• WHAT IS REQUIRED
In the records below, find each line containing the word "their" and copy it.
** begin DATA SHOWN **
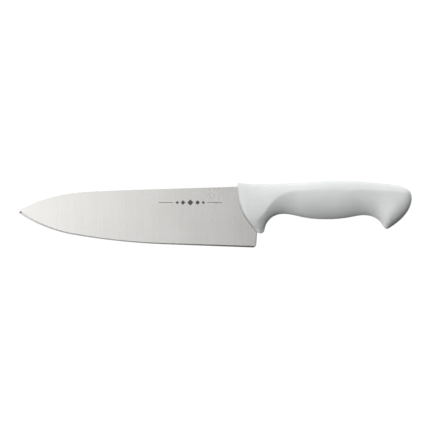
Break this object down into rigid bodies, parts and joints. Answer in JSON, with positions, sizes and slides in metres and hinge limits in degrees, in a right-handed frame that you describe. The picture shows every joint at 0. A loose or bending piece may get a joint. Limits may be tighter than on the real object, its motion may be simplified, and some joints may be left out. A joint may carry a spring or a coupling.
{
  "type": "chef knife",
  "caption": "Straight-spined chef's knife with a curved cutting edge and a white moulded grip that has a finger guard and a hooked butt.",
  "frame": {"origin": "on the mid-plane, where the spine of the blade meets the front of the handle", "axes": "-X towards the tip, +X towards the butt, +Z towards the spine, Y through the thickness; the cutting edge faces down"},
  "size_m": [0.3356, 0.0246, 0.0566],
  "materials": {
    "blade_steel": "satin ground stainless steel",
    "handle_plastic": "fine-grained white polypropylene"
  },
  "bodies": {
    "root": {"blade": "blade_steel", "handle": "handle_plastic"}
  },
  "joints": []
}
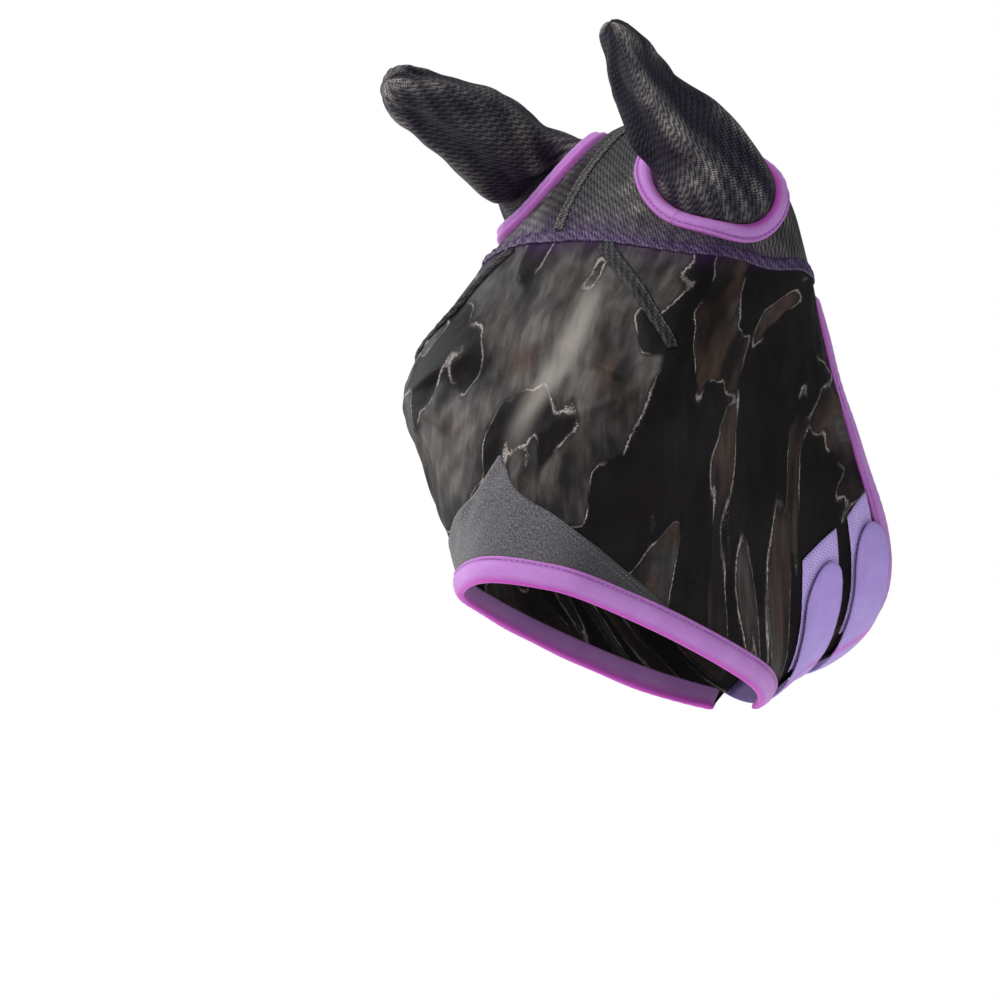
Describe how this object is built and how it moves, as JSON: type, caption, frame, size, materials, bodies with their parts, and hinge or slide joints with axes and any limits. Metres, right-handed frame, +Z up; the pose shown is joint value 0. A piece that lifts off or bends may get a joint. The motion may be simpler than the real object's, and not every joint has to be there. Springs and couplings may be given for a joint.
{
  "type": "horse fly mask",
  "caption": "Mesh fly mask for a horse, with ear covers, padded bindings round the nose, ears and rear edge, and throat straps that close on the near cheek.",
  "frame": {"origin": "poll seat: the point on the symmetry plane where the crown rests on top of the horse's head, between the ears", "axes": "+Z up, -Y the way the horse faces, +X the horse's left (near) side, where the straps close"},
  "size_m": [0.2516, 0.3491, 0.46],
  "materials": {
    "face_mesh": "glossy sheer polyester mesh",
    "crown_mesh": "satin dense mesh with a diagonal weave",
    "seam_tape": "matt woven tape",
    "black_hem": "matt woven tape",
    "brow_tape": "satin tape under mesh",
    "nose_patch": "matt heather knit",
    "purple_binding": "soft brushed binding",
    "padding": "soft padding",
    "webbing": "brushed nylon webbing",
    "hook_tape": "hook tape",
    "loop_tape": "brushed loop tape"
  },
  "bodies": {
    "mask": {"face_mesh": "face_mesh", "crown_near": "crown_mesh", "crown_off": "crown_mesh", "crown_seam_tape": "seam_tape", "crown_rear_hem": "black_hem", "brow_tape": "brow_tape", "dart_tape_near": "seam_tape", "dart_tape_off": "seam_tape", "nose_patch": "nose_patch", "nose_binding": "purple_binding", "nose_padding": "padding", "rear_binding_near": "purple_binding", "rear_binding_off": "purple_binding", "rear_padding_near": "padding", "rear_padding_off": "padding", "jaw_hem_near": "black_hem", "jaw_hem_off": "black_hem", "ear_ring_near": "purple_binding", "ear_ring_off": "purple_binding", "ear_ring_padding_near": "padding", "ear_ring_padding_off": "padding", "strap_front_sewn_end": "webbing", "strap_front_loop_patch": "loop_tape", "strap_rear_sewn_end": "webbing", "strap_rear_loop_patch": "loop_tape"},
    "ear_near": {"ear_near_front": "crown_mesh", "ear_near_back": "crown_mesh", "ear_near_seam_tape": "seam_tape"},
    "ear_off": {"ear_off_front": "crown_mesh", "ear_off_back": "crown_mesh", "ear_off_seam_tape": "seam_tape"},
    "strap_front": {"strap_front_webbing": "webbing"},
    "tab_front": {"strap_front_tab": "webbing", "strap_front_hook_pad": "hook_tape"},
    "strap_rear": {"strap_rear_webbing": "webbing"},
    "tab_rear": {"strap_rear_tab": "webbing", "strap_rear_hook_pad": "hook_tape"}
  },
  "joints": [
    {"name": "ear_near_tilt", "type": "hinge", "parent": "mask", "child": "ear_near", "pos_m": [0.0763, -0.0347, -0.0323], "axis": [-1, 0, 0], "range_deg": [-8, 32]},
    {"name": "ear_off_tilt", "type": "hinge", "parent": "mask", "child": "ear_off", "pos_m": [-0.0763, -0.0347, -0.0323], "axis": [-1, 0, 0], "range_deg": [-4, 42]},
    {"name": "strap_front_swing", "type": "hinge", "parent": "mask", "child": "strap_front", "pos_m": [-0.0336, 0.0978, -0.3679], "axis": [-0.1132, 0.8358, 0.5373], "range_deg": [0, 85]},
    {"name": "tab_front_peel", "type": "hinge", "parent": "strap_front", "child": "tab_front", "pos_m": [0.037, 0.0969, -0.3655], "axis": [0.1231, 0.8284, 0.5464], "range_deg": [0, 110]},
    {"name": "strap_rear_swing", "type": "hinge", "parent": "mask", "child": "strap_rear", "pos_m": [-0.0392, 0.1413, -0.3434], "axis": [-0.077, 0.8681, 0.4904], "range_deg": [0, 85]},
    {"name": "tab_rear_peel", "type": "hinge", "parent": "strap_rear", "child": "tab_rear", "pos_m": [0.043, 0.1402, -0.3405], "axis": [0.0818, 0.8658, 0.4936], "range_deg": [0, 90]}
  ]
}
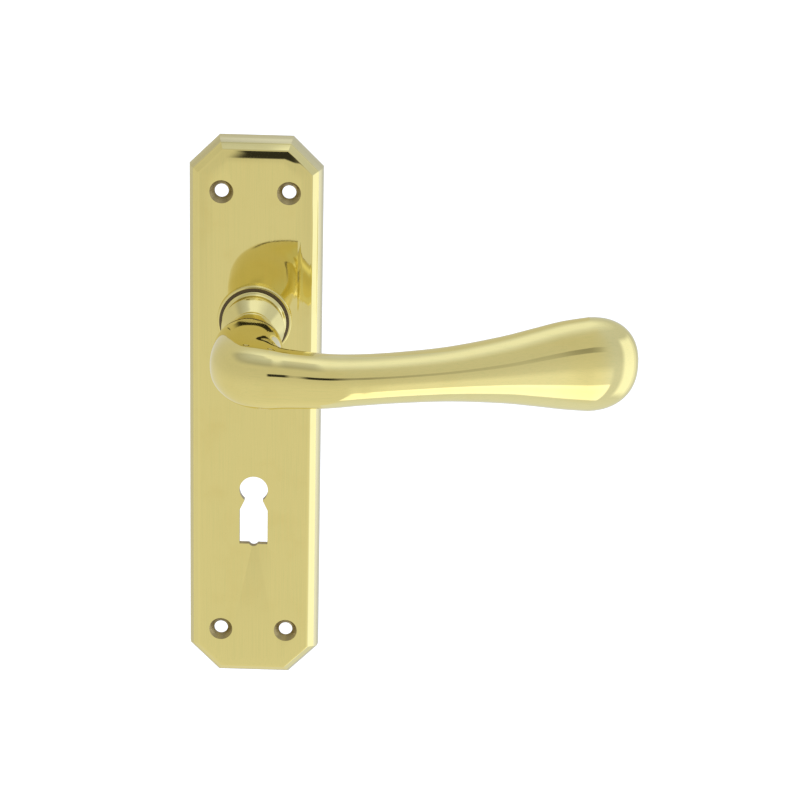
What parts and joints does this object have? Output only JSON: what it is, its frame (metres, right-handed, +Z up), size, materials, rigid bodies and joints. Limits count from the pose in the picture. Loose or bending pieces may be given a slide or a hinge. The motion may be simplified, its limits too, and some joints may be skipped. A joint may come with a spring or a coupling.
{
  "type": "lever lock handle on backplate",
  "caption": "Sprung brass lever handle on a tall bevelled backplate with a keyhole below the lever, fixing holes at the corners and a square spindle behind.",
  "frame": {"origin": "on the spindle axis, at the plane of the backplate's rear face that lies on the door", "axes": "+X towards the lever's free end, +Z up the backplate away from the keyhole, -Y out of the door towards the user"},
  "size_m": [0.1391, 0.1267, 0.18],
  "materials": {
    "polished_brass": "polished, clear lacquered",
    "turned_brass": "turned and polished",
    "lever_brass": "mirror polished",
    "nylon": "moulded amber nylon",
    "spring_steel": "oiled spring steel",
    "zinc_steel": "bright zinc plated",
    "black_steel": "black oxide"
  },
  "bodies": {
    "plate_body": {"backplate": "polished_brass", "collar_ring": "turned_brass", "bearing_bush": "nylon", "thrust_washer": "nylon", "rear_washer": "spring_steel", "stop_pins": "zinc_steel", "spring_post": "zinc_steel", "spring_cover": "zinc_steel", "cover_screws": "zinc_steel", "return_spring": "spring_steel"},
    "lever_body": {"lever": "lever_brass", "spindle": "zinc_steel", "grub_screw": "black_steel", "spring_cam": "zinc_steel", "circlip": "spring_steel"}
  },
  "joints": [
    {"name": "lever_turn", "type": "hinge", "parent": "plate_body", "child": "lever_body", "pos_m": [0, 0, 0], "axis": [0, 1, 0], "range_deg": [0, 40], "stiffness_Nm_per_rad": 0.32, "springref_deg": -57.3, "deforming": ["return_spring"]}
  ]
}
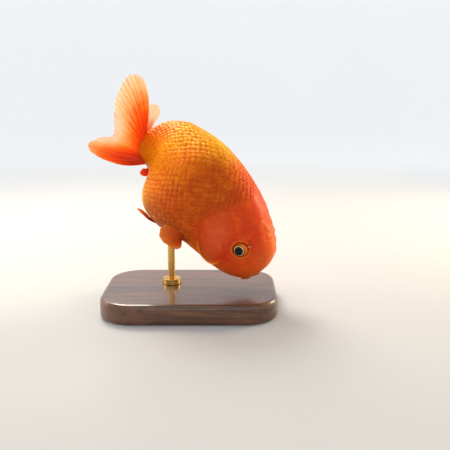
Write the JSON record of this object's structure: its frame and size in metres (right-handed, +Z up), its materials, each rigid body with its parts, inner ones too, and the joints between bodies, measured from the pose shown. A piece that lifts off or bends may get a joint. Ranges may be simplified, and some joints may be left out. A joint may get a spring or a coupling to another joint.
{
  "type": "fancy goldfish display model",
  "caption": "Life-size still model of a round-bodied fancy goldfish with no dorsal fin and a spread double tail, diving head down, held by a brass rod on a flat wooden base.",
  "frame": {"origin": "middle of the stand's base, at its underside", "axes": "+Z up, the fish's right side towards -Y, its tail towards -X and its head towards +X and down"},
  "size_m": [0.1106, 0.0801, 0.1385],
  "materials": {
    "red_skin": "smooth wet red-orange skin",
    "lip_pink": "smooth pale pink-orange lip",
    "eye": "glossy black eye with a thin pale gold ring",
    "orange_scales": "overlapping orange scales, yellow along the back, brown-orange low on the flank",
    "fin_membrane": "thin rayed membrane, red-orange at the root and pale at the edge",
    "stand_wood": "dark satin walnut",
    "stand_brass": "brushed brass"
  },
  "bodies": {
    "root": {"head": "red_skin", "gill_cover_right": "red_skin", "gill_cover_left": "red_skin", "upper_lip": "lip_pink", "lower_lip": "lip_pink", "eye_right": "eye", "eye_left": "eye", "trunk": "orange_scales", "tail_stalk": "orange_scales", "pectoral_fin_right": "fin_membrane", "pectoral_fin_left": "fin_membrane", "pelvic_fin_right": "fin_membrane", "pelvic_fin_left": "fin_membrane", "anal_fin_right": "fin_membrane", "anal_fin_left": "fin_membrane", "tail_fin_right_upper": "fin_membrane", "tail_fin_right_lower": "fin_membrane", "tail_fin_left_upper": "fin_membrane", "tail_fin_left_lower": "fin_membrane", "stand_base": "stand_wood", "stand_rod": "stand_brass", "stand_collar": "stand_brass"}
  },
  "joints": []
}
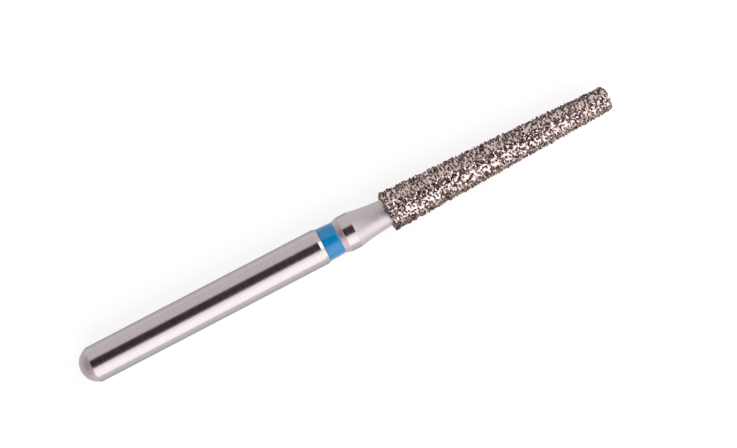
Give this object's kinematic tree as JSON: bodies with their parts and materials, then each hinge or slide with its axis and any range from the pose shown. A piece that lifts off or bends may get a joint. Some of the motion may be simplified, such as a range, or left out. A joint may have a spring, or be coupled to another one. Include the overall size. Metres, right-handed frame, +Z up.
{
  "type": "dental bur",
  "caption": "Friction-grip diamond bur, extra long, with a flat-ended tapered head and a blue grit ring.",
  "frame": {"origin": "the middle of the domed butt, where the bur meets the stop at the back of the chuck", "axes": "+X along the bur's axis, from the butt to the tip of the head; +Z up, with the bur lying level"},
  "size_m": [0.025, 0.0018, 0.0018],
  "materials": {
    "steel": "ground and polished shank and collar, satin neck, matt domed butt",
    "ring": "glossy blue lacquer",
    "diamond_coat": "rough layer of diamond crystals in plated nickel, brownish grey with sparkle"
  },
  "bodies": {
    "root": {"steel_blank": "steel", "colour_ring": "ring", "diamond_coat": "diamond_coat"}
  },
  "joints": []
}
** end DATA SHOWN **
• THE ANSWER
Describe how this object is built and how it moves, as JSON: type, caption, frame, size, materials, bodies with their parts, and hinge or slide joints with axes and any limits. Metres, right-handed frame, +Z up; the pose shown is joint value 0. A piece that lifts off or bends may get a joint. The motion may be simpler than the real object's, and not every joint has to be there. Springs and couplings may be given for a joint.
Give this object's kinematic tree as JSON: bodies with their parts and materials, then each hinge or slide with its axis and any range from the pose shown. A piece that lifts off or bends may get a joint. Some of the motion may be simplified, such as a range, or left out. A joint may have a spring, or be coupled to another one. Include the overall size. Metres, right-handed frame, +Z up.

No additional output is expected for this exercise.